Il renonce donc à résister aux invitations de M. Pelicot, mais pas à violer Mme Pelicot.
89 conquêtes
«Je pense avec le temps, à cause de mon addiction, avoir été de moins en moins regardant sur ce que j'attendais de mes partenaires, ce qui m'a aussi poussé à aller voir des travestis notamment», a poursuivi l'accusé, père de deux enfants dont il a perdu l'autorité parentale et d'un autre enfant illégitime.
«En effet, vous avez tout exploré en matière sexuelle», a réagi le président de la cour, Roger Arata, rappelant que l'accusé avait fréquenté de nombreux clubs libertins.

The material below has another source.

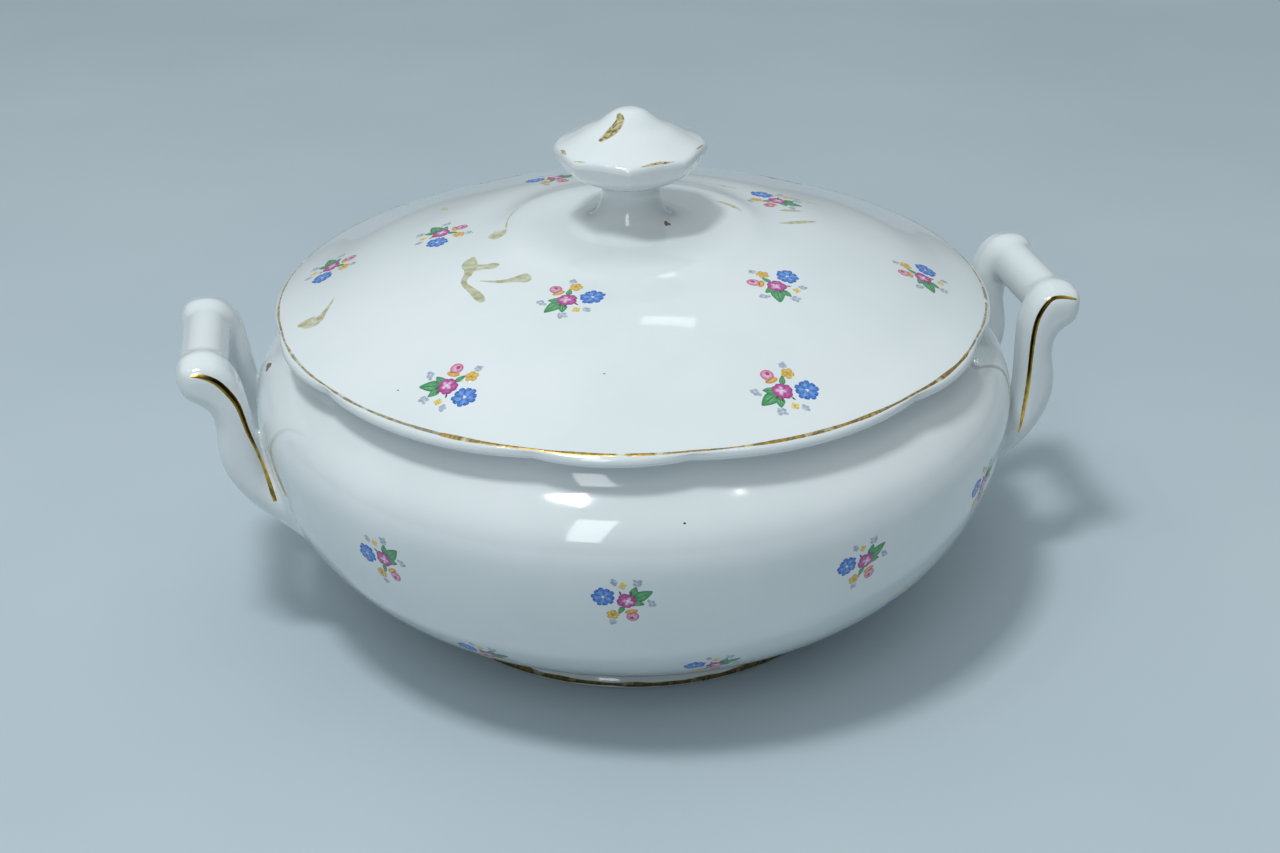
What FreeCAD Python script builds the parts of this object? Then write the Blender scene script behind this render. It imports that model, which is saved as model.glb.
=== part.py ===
import FreeCAD, Part
import math
import os

# Round covered soup tureen in glazed porcelain, with two loop handles and a lift-off lid.
# Units are millimetres. The origin is under the middle of the foot, on the surface it stands on.
# +Z is up, and the handles lie on +X and -X. Outlines are lists of (radius, height) points.

VECTOR = FreeCAD.Vector
ORIGIN = VECTOR(0, 0, 0)
UP = VECTOR(0, 0, 1)

# Bowl
BASE_HEIGHT = 6.4
BASE_RADIUS = 73.0
FLOOR_HEIGHT = 10.9
FLOOR_RADIUS = 68.0
BELLY_RADIUS = 128.5
BELLY_HEIGHT = 80.0
MOUTH_HEIGHT = 104.5
MOUTH_OUTER_RADIUS = 112.0
MOUTH_INNER_RADIUS = 108.0
LIP_ROUNDING = 1.2

# Foot ring
FOOT_TREAD_OUTER = 79.0
FOOT_TREAD_INNER = 76.0
FOOT_INNER_RADIUS = 67.5
FOOT_WALL_LOW = (79.4, 0.7)
FOOT_WALL_HIGH = (78.2, 4.6)

# Lid
SEAT_GAP = 0.3
SEAT_HEIGHT = MOUTH_HEIGHT + SEAT_GAP
SEAT_OUTER_RADIUS = 112.6
FLANGE_OUTER_RADIUS = 106.0
FLANGE_INNER_RADIUS = 101.8
FLANGE_BOTTOM = 96.5
FLANGE_TOP = 107.0
FLANGE_TIP_ROUNDING = 1.4
CROWN_HEIGHT = 132.6
CROWN_RADIUS = 38.5
CROWN_THICKNESS = 4.4
CROWN_UNDER_RADIUS = 20.0
RIM_RADIUS = 119.9
RIM_MIDDLE_HEIGHT = 107.3
RIM_UNDER = (118.2, 105.3)
BRIM_START = (110.5, 112.0)
BRIM_END = (118.1, 109.1)
RIM_CUSP_RADIUS = 118.5
RIM_REPEATS = 6
NARROW_LOBE_DEG = 22.0
NARROW_LOBE_CENTRE_DEG = 17.0

# Knob
KNOB_BASE_RADIUS = 20.0
KNOB_EDGE_RADIUS = 25.3
KNOB_EDGE_HEIGHT = 158.2
KNOB_CUSP_RADIUS = 24.3
KNOB_LOBES = 8
KNOB_FIRST_CUSP_DEG = 12.5
KNOB_CONE_LOW = (24.2, 160.4)
KNOB_CONE_HIGH = (9.8, 167.8)
TOTAL_HEIGHT = 172.0

# Handles, in a side view of (distance from the axis, height)
HANDLE_HALF_WIDTH = 31.0
HANDLE_CORNER_RADIUS = 8.0
HANDLE_REACH = 151.3
HANDLE_ROOT_LOW = (118.0, 42.0)
HANDLE_ROOT_HIGH = (122.0, 76.0)
ARM_INNER_HALF_WIDTH = 15.6
GRIP_INNER = 137.0
GRIP_BOTTOM = 93.6
SLOT_START = 100.0
SLOT_BOTTOM = 30.0

# Gilding
GILDING_THICKNESS = 0.08
GILDING_WIDTH = 1.3


def at(point):
    """An outline point (radius, height) in the XZ plane."""
    return VECTOR(point[0], 0, point[1])


def line(start, end):
    return Part.LineSegment(at(start), at(end)).toShape()


def arc(start, middle, end):
    return Part.Arc(at(start), at(middle), at(end)).toShape()


def curve(points):
    """One smooth curve through the points."""
    spline = Part.BSplineCurve()
    spline.interpolate([at(point) for point in points])
    return spline.toShape()


def face_of(edges):
    return Part.Face(Part.Wire(edges))


def turned(edges):
    """The solid that a closed outline makes when it turns about the Z axis."""
    return face_of(edges).revolve(ORIGIN, UP, 360)


def polar(radius, angle_deg, height=0.0):
    angle = math.radians(angle_deg)
    return VECTOR(radius * math.cos(angle), radius * math.sin(angle), height)


def lobed_prism(lobes, cusp_radius, bottom, top):
    """An upright prism whose outline is one arc per lobe: (start angle, end angle, crest radius)."""
    edges = []
    for start, end, crest_radius in lobes:
        middle = (start + end) / 2
        lobe = Part.Arc(
            polar(cusp_radius, start, bottom),
            polar(crest_radius, middle, bottom),
            polar(cusp_radius, end, bottom),
        )
        edges.append(lobe.toShape())
    return face_of(edges).extrude(VECTOR(0, 0, top - bottom))


def cone_film(start, end):
    """A gilded band of even thickness that lies on the straight outline from start to end."""
    length = math.dist(start, end)
    normal = ((end[1] - start[1]) / length, (start[0] - end[0]) / length)
    offset = math.copysign(GILDING_THICKNESS, normal[0])
    raised_start = (start[0] + normal[0] * offset, start[1] + normal[1] * offset)
    raised_end = (end[0] + normal[0] * offset, end[1] + normal[1] * offset)
    return turned([
        line(start, end),
        line(end, raised_end),
        line(raised_end, raised_start),
        line(raised_start, start),
    ])


def part_way(start, end, share):
    return tuple(a + (b - a) * share for a, b in zip(start, end))


def bowl_outer_curve():
    return curve([
        (BASE_RADIUS, BASE_HEIGHT),
        (89.8, 13.7),
        (104.6, 23.9),
        (117.2, 38.0),
        (125.2, 56.0),
        (128.0, 70.0),
        (BELLY_RADIUS, BELLY_HEIGHT),
        (126.2, 86.6),
        (118.4, 94.4),
        (113.3, 99.4),
        (MOUTH_OUTER_RADIUS, MOUTH_HEIGHT),
    ])


def bowl_inner_curve():
    return curve([
        (MOUTH_INNER_RADIUS, MOUTH_HEIGHT),
        (109.2, 98.0),
        (115.6, 91.0),
        (122.6, 83.8),
        (124.5, 78.4),
        (124.0, 69.6),
        (121.2, 57.0),
        (113.5, 40.5),
        (101.6, 27.0),
        (87.6, 17.2),
        (FLOOR_RADIUS, FLOOR_HEIGHT),
    ])


def bowl_body():
    """The open bowl: flat base, full belly, tight shoulder and a short hollow neck."""
    bowl = turned([
        line((0, BASE_HEIGHT), (BASE_RADIUS, BASE_HEIGHT)),
        bowl_outer_curve(),
        line((MOUTH_OUTER_RADIUS, MOUTH_HEIGHT), (MOUTH_INNER_RADIUS, MOUTH_HEIGHT)),
        bowl_inner_curve(),
        line((FLOOR_RADIUS, FLOOR_HEIGHT), (0, FLOOR_HEIGHT)),
        line((0, FLOOR_HEIGHT), (0, BASE_HEIGHT)),
    ])
    lip_edges = [edge for edge in bowl.Edges if edge.BoundBox.ZMin > MOUTH_HEIGHT - 0.01]
    return bowl.makeFillet(LIP_ROUNDING, lip_edges)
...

Lors de ses quelques relations de couple, Jérôme V. a reconnu s'être «lassé» rapidement et être allé voir ailleurs. S'il s'était engagé comme pompier volontaire, c'est que c'était «une bonne excuse pour aborder les femmes».
«J'ai eu besoin à un moment de compter mes conquêtes», a-t-il raconté, pour justifier cette liste de 89 noms féminins retrouvée chez lui: «C'était un challenge».
Sur celle-ci ne figure cependant pas le nom de Gisèle Pelicot. «Je n'estime pas que c'est une conquête», a-t-il lâché, avant de détailler sa rencontre avec Dominique Pelicot sur le site Coco.fr, fermé depuis par la justice.
«Son mode de fonctionnement était de balancer des photos (de sa femme) dans la foulée, pour espérer que cela puisse faire une réaction, et pour un profil comme le mien, ça en a eu une»: «Je voulais m'extraire de ça, je fuyais, j'espérais qu'il ne me contacte plus, mais je n'ai rien fait pour que cela cesse», a-t-il concédé.
Un caractère «peu affirmé»
«C'est compliqué de vous dire pourquoi je n'ai pas été capable de dire +il faut que ça cesse+. J'avais peur de l'impact, qu'il diffuse les photos», a-t-il ajouté depuis le box des accusés, sous le regard nonchalant de Dominique Pelicot, qui photographiait et filmait consciencieusement les hommes violant son épouse.
Victime enfant «de la violence psychologique et verbale» de ses parents, Jérôme V. est «pragmatique et utilitaire dans son rapport aux autres», avait expliqué lundi l'enquêtrice de personnalité, Elisa Scheidt.
«J'ai beaucoup plus de mal qu'une personne lambda à me représenter la souffrance de l'autre», a ainsi affirmé l'accusé, assurant cependant que son suivi psychologique en prison l'avait «changé».
Qualifié de caractère «faible», «naïf», «peu battant» et «peu affirmé» par les experts psychologues, Jérôme V. a estimé avoir été «sous l'emprise» de Dominique Pelicot.
Un argument aussitôt balayé par l'avocate du principal intéressé, Me Béatrice Zavarro, sur la base du rapport d'un expert psychiatre: il s'agit d'une «excuse que vous sortez auprès du juge pour vous justifier et éviter de perdre votre compagne».
En pleurs à la barre lundi, celle-ci avait indiqué chercher «à comprendre»: «Au niveau des relations humaines, il était particulier», mais «il n'avait pas de raison d'aller voir ailleurs», avait-elle insisté. Et elle continue à aller le voir au parloir, espérant que leur relation «reprenne».